── Given material

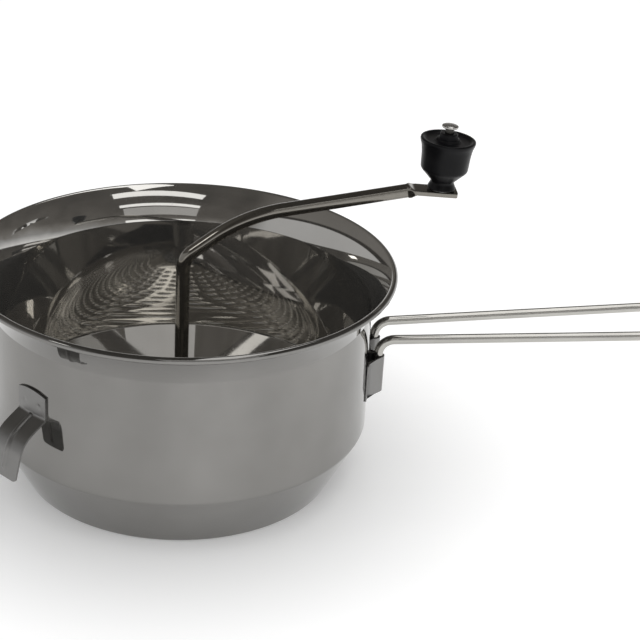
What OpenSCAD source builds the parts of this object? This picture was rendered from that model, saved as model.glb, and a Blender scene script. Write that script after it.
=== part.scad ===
// Hand-cranked food mill: a drawn bowl with a perforated cone in its foot, a helical
// pusher blade on a bent crank, a sprung scraper wire below, a wire handle and two pot hooks.
// Lengths are in millimetres. +Z is the crank's axis, z = 0 is the ring that the bowl stands
// on, and the handle lies along +X.

/* [Bowl] */
// Diameter over the rolled rim
rim_d = 245; // [225:1:265]
// Height over the rolled rim
bowl_h = 128.5; // [118:0.5:140]
// Radius of the rolled bead on the rim
bead_r = 2; // [1.6:0.1:2.6]
// How far the bead is rolled round
bead_turn = 280; // [200:5:290]
// Diameter of the wall at the neck, under the flared collar
neck_d = 218; // [212:0.5:224]
// Height of the flared collar, from the neck to the middle of the bead
collar_h = 18.8; // [14:0.2:24]
// How far the collar's lean at either end departs from its mean lean
collar_bow = 10; // [4:1:14]
// Radius of the crease at the neck
neck_r = 1.5; // [1:0.1:3]
// Diameter of the wall at the shoulder
shoulder_d = 220; // [214:0.5:226]
// Height of the shoulder above the foot
shoulder_h = 35.7; // [30:0.2:42]
// Radius of the bend at the shoulder
shoulder_r = 5; // [3:0.5:8]
// Diameter of the foot
foot_d = 186.5; // [176:0.5:196]
// Radius of the bend at the foot
foot_r = 2.4; // [1.8:0.1:4]
// Width of the hem turned in under the strainer
hem_w = 6; // [4:0.5:9]
// Thickness of the bowl's sheet
sheet_t = 0.7; // [0.5:0.05:1]

/* [Strainer] */
// Thickness of the strainer's sheet
strainer_t = 0.8; // [0.6:0.05:1]
// Height of the strainer's hub above the foot
hub_h = 30; // [27:0.5:36]
// Radius of the flat land round the hub
hub_land_r = 14; // [12:0.5:18]
// Width of the flat flange that lies on the hem
flange_w = 6.6; // [5:0.2:9]
// Diameter of a perforation
perf_d = 3.4; // [2:0.1:4]
// Spacing of the perforations
perf_pitch = 8.5; // [7:0.25:11]
// Plain margin left inside and outside the perforated band
perf_margin = 5; // [4:0.5:9]
// Clearance round the strainer's edge
strainer_gap = 0.05; // [0.02:0.01:0.2]

/* [Hub bush] */
// Radius of the bush's barrel
bush_r = 6.2; // [5.6:0.1:7]
// Radius of its upper flange
bush_flange_r = 11; // [9:0.5:11.5]
// Thickness of its upper flange
bush_flange_t = 1.2; // [0.8:0.1:2]
// Radius of the lip rolled over below the strainer
bush_lip_r = 8.2; // [7.4:0.1:9]
// Thickness of that lip
bush_lip_t = 1; // [0.6:0.1:1.6]
// Running clearance of the crank in the bush, on the radius
bush_gap = 0.08; // [0.02:0.01:0.1]

/* [Crank] */
// Diameter of the crank's rod
rod_d = 7.94; // [6.5:0.02:9]
// Height of the elbow above the foot
elbow_h = 129.5; // [120:0.5:145]
// Centreline radius of the elbow
elbow_r = 14; // [10:1:20]
// Distance of the second bend from the crank's axis
second_x = 34.8; // [30:0.2:48]
// Height of the second bend above the foot
second_h = 156.6; // [150:0.2:166]
// Centreline radius of the second bend
second_r = 90; // [40:5:105]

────

— What you should do —
Reproduce, please, the lines of the material from its first line down to the line containing "lies along +X.", keeping both ends and nothing beyond them.

— Output of the exercise —
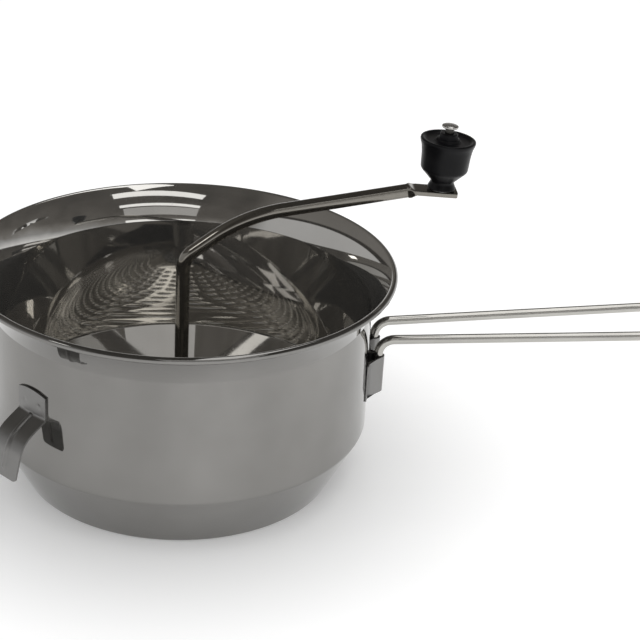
What OpenSCAD source builds the parts of this object? This picture was rendered from that model, saved as model.glb, and a Blender scene script. Write that script after it.
=== part.scad ===
// Hand-cranked food mill: a drawn bowl with a perforated cone in its foot, a helical
// pusher blade on a bent crank, a sprung scraper wire below, a wire handle and two pot hooks.
// Lengths are in millimetres. +Z is the crank's axis, z = 0 is the ring that the bowl stands
// on, and the handle lies along +X.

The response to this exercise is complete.